• Instructions to follow
Take every line from the listing below that includes "each" and copy it.

+ + + +

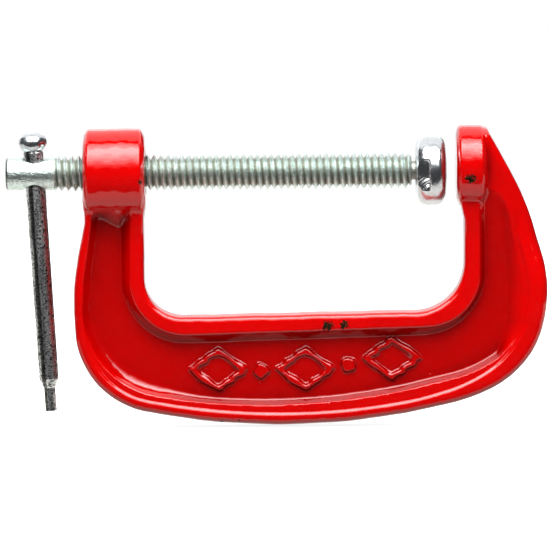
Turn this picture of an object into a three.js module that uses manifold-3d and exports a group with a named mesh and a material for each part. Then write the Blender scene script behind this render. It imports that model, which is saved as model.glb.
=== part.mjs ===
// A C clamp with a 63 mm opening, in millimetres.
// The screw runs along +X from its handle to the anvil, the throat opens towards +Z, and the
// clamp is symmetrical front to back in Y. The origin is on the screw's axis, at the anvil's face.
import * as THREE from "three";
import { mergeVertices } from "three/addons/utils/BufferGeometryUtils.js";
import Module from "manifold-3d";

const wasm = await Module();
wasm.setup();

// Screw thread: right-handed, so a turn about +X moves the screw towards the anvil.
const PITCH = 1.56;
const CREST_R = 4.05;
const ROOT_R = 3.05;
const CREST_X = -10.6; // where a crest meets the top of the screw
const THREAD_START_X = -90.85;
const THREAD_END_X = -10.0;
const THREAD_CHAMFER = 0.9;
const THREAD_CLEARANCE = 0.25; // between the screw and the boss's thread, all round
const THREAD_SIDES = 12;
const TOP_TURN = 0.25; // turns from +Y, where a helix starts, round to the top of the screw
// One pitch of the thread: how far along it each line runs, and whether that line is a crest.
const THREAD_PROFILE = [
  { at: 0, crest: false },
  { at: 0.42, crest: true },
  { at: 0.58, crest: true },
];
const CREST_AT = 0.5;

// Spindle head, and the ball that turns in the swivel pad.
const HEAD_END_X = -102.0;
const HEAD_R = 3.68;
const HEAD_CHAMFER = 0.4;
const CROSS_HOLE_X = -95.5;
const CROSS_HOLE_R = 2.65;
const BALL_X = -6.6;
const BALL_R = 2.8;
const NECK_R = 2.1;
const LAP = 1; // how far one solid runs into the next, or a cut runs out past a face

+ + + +

• Finished answer
Turn this picture of an object into a three.js module that uses manifold-3d and exports a group with a named mesh and a material for each part. Then write the Blender scene script behind this render. It imports that model, which is saved as model.glb.
// One pitch of the thread: how far along it each line runs, and whether that line is a crest.